To address this, the cabinet approved the creation of a national agricultural market through an electronic platform to provide farmers and traders with access to opportunities for purchase and sale of agri-commodities in a transparent manner.
“The electronic platform is an indirect route to ensure better prices for farmers through non-price factors by increasing connectivity, competition and reducing price spreads in different agricultural markets,” said Chand.
The goal of the e-marketing platform is to reform agricultural marketing, improve access to markets and transparent price discovery for farmers, said a government statement.

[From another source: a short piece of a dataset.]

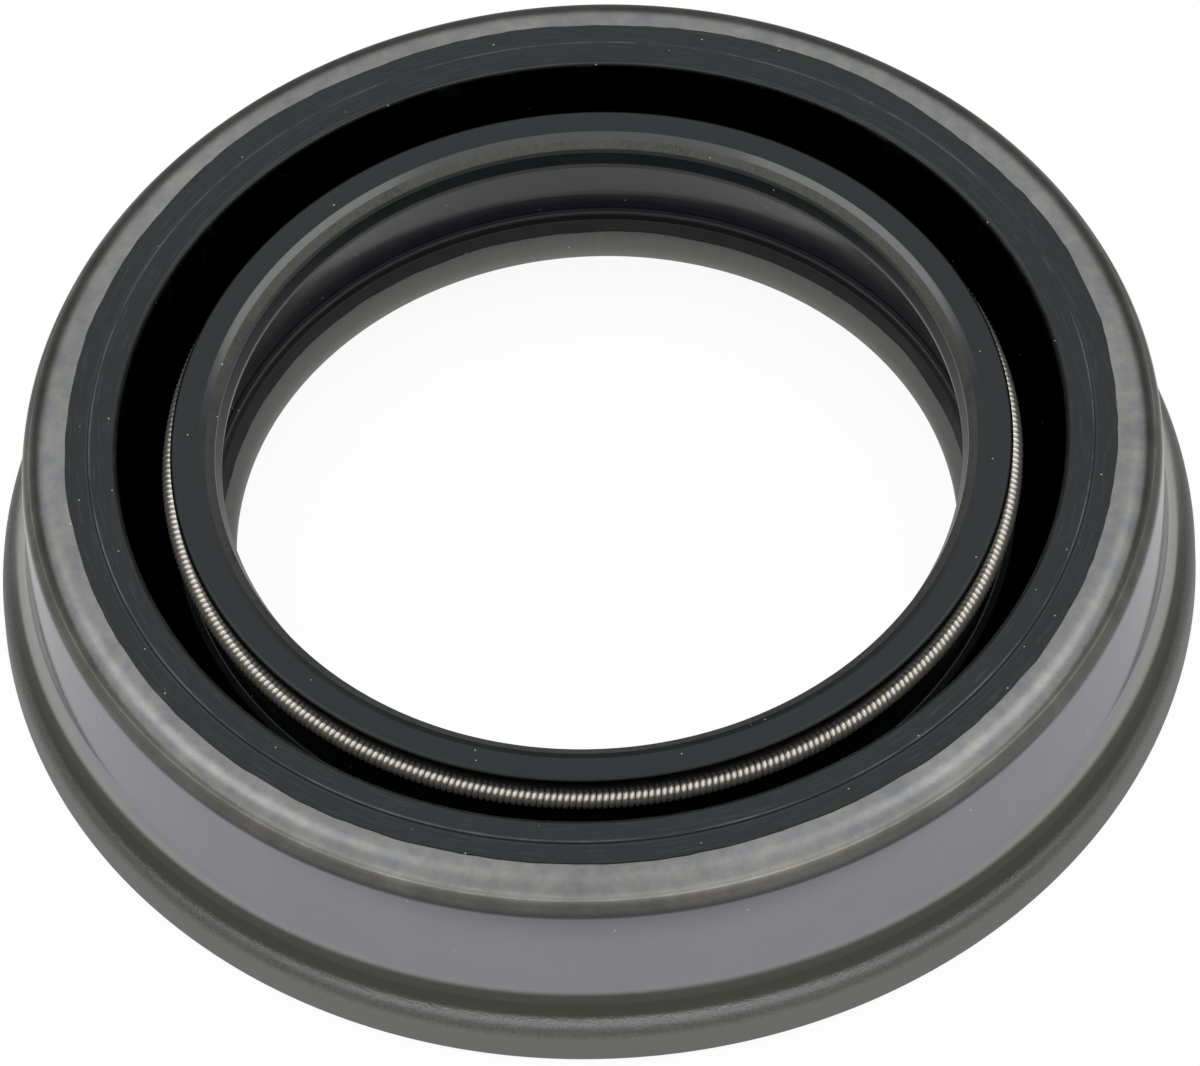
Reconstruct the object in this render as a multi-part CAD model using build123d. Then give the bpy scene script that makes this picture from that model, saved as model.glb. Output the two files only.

“It would also increase (farmers’) access to markets through warehouse-based sales and thus obviate the need to transport his produce to the mandi (wholesale markets),” it added.
The central sector scheme for promotion of the national common market will be set up through the Agri-Tech Infrastructure Fund with a budget of Rs.200 crore. The target is to bring 585 regulated wholesale markets across the country on board the electronic platform in the next three years.
According to the press release, 250 markets will come under the e-platform this year, another 200 in 2016-17 and 135 in 2017-18.
For integration with the national e-platform, states will have to reform existing markets by giving a single licence that will be valid across the state, a single-point levy of market fee and provision for electronic auction for price discovery. This, the government hopes, will provide better prices to farmers, improve the agriculture supply chain and reduce wastage.